Room and high temperature tensile tests on the AA6061/10vol.%Al2O3p and AA7005/20vol.%Al2O3p composites

Abstract

Aluminium alloy based Metal Matrix Composites (MMCs), reinforced with ceramic particles such as Al~2~O~3~ or SiC, have a number of advantages over conventional aluminium alloys, primarily enhanced stiffness and increased wear resistance. In order to improve the fields of application, fundamental understanding of the relationship between microstructural features and mechanical properties is however required. In this work, the tensile behaviour of two composites based on 6061 and 7005 aluminium alloys, reinforced with Al~2~O~3~ particles, at room temperature, at 100°C and at 150°C was studied.
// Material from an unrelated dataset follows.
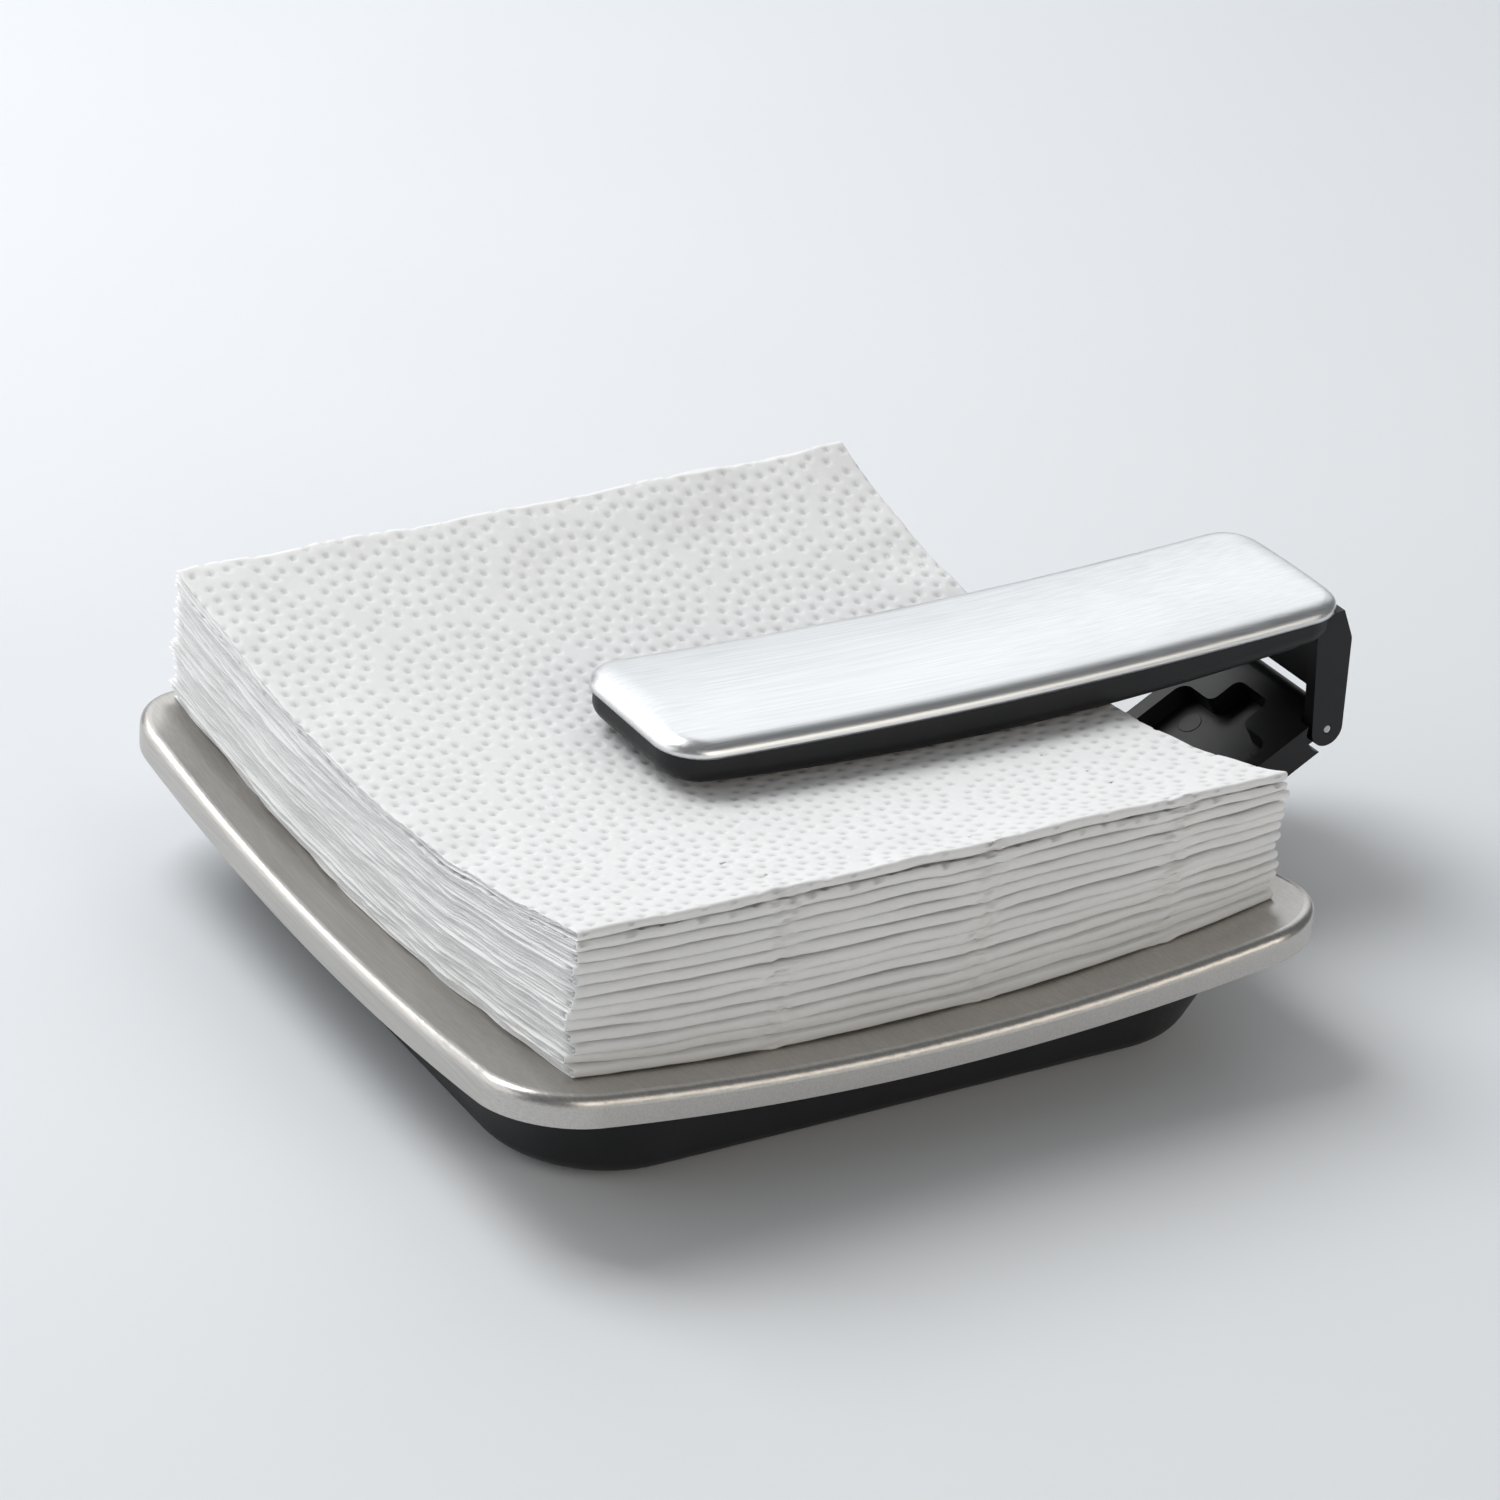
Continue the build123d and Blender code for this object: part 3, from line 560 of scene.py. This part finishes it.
def make_stack():
    """All the napkins, each built as a folded sheet on the one below it."""
    levels = Levels()
    material = tissue("napkin_tissue")
    dimples = dimple_finder()
    for index in range(NAPKINS):
        napkin = make_napkin(index, levels, material, dimples)


# ---------------------------------------------------------------- the arm's cover
def bent_line(half, corner, steps):
    """Places from -half to half, close together near the ends."""
    turn = np.sin(np.linspace(0.0, math.pi / 2.0, steps))
    ends = half - corner + corner * turn
    middle = np.linspace(-(half - corner), half - corner, 3 * steps)[1:-1]
    return np.concatenate([-ends[::-1], middle, ends])


def quarter(value):
    """A quarter circle's rise, 0 to 1."""
    t = np.clip(value, 0.0, 1.0)
    return np.sqrt(1.0 - (1.0 - t) ** 2)


def cover_points():
    """The cover's outer face: crowned across, rolled over at the sides and further at both ends."""
    half_length = (COVER_REAR_Y - COVER_FRONT_Y) / 2.0
    middle_y = (COVER_REAR_Y + COVER_FRONT_Y) / 2.0
    a, b = np.meshgrid(
        bent_line(COVER_HALF_WIDTH, COVER_CORNER, 14),
        bent_line(1.0, 0.12, 26),
        indexing="ij",
    )
    past_corner = np.clip(np.abs(a) - (COVER_HALF_WIDTH - COVER_CORNER), 0.0, COVER_CORNER)
    reach = half_length - COVER_CORNER + np.sqrt(COVER_CORNER**2 - past_corner**2)
    x, y = a, b * reach
    over_x = np.abs(x) - (COVER_HALF_WIDTH - COVER_CORNER)
    over_y = np.abs(y) - (half_length - COVER_CORNER)
    outside = np.hypot(np.maximum(over_x, 0.0), np.maximum(over_y, 0.0))
    inset = COVER_CORNER - outside - np.minimum(np.maximum(over_x, over_y), 0.0)
    side_share = quarter(inset / COVER_SIDE_ROLL)
    share = side_share * quarter((half_length - np.abs(y) + 0.0004) / COVER_END_ROLL)
    y = y + middle_y
    seat = COVER_SEAT_Z + (y - COVER_SEAT_Y) ** 2 / (2.0 * COVER_SEAT_RADIUS)
    crown = COVER_CROWN * (1.0 - (x / COVER_HALF_WIDTH) ** 2)
    return x, y, seat, seat + COVER_LIP + share * (COVER_SHOULDER + crown)


def make_cover(material):
    """The pressed steel cover, with a turned-down lip all round."""
    x, y, seat, top = cover_points()
    rows, columns = x.shape
    points = np.stack([x, y, top], 2).reshape(-1, 3).tolist()
    faces = grid_faces(rows, columns).tolist()
    number = np.arange(rows * columns).reshape(rows, columns)
    rim = np.concatenate([number[0], number[1:, -1], number[-1, -2::-1], number[-2:0:-1, 0]])
    first = len(points)
    foot = np.stack([x, y, seat], 2).reshape(-1, 3)
    points.extend(foot[rim].tolist())
    for i, corner in enumerate(rim):
        following = (i + 1) % len(rim)
        faces.append([int(rim[following]), int(corner), first + i, first + following])
    mesh = bpy.data.meshes.new("pressed_cover")
    mesh.from_pydata(points, [], faces)
    mesh.materials.append(material)
    obj = bpy.data.objects.new("pressed_cover", mesh)
    bpy.context.scene.collection.objects.link(obj)
    thicken(obj, COVER_GAUGE, inward=True)
    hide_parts("arm_cover")
    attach(obj, "arm")


# ---------------------------------------------------------------- the stage
def make_camera():
    """The photograph's point of view."""
    azimuth, elevation, roll = CAMERA_AZIMUTH, CAMERA_ELEVATION, CAMERA_ROLL
    back = Vector((
        math.sin(azimuth) * math.cos(elevation),
        -math.cos(azimuth) * math.cos(elevation),
        math.sin(elevation),
    ))
    level = Vector((math.cos(azimuth), math.sin(azimuth), 0.0))
    rise = back.cross(level)
    right = level * math.cos(roll) + rise * math.sin(roll)
    up = rise * math.cos(roll) - level * math.sin(roll)
    data = bpy.data.cameras.new("camera")
    data.lens = CAMERA_LENS
    data.sensor_width = CAMERA_SENSOR
    camera = bpy.data.objects.new("camera", data)
    turn = Matrix((right, up, back)).transposed().to_4x4()
    camera.matrix_world = Matrix.Translation(CAMERA_PLACE) @ turn
    bpy.context.scene.collection.objects.link(camera)
    bpy.context.scene.camera = camera


def make_softbox(name, place, target, size, power, colour=(1.0, 1.0, 1.0)):
    """A wide soft lamp."""
    data = bpy.data.lights.new(name, "AREA")
    data.shape = "RECTANGLE"
    data.size, data.size_y = size
    data.energy = power
    data.color = colour
    lamp = bpy.data.objects.new(name, data)
    bpy.context.scene.collection.objects.link(lamp)
    aim(lamp, place, target)


def make_studio():
    """A pale floor, a high key lamp, wide lamps at the left and behind, one aimed at the far floor,
    and a weak warm one at the right."""
    bpy.ops.mesh.primitive_plane_add(size=30.0, location=(0.0, 0.0, 0.0))
    floor = bpy.context.object
    floor.name = "floor"
    floor.data.materials.append(floor_paint("floor_paint"))
    centre = (0.0, 0.0, 0.03)
    far_floor = (-1.30, 0.88, 0.0)
    cool = (0.97, 0.985, 1.0)
    warm = (1.0, 0.92, 0.82)
    make_softbox("softbox_key", (-0.72, -0.40, 1.15), centre, (0.8, 0.8), 13.0)
    make_softbox("softbox_left", (-1.00, -1.70, 0.85), centre, (3.4, 1.6), 19.0)
    make_softbox("softbox_back", (-2.60, 1.70, 1.45), centre, (4.4, 2.2), 23.0, cool)
    make_softbox("softbox_floor", (-1.50, 1.00, 1.50), far_floor, (1.8, 1.8), 6.0, cool)
    make_softbox("softbox_right", (1.30, 0.35, 0.55), centre, (1.0, 0.8), 5.0, warm)
    world = bpy.data.worlds.new("studio")
    world.use_nodes = True
    sky = world.node_tree.nodes["Background"]
    sky.inputs["Color"].default_value = (0.92, 0.96, 1.0, 1.0)
    sky.inputs["Strength"].default_value = 0.19
    bpy.context.scene.world = world
    bpy.context.scene.view_settings.view_transform = "Standard"


# ---------------------------------------------------------------- all of it
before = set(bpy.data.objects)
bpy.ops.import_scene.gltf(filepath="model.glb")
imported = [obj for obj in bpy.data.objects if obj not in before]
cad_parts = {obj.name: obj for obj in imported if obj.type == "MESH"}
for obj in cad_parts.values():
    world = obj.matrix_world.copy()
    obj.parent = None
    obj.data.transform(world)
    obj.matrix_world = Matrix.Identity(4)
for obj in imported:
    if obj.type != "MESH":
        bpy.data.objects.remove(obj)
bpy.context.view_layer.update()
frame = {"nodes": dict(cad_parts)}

make_camera()
make_studio()
dress(frame, brushed_steel("tray_steel", (30.0, 2600.0, 2600.0)), "tray")
dress(frame, plain_steel("drawn_steel"), "tray_studs", "base_screws", "bracket_screws", "hinge_pin")
dress(frame, cast_iron("grey_iron"), "ballast_plate", "arm_weight")
satin = black_plastic("satin_plastic")
dress(frame, satin, "base_shell", "hinge_bracket", "bracket_plugs", "arm_shell")
dress(frame, black_plastic("bush_plastic", (0.28, 0.36)), "hinge_bushes", "friction_washers")
dress(frame, rubber("foot_rubber"), "feet", "rear_foot")
make_cover(brushed_steel("cover_steel", (2600.0, 30.0, 2600.0), (0.74, 0.75, 0.755)))
make_stack()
The ductility of the composites was found to be much lower than that of the unreinforced alloys, while a significative increase of the elastic modulus and tensile strength was found. Both materials showed a slight decrease of the tensile strength with temperature, while elongation increased. Large particles and clusters of the reinforcement were found to be locations prone to failure in the composite, due to the high stress concentrations, mainly at room temperature. With increasing temperature, the fracture surfaces showed a dimpled appearance with a large amount of plastic deformation of the matrix, indicating that void nucleation, growth and coalescence is the main fracture mechanism.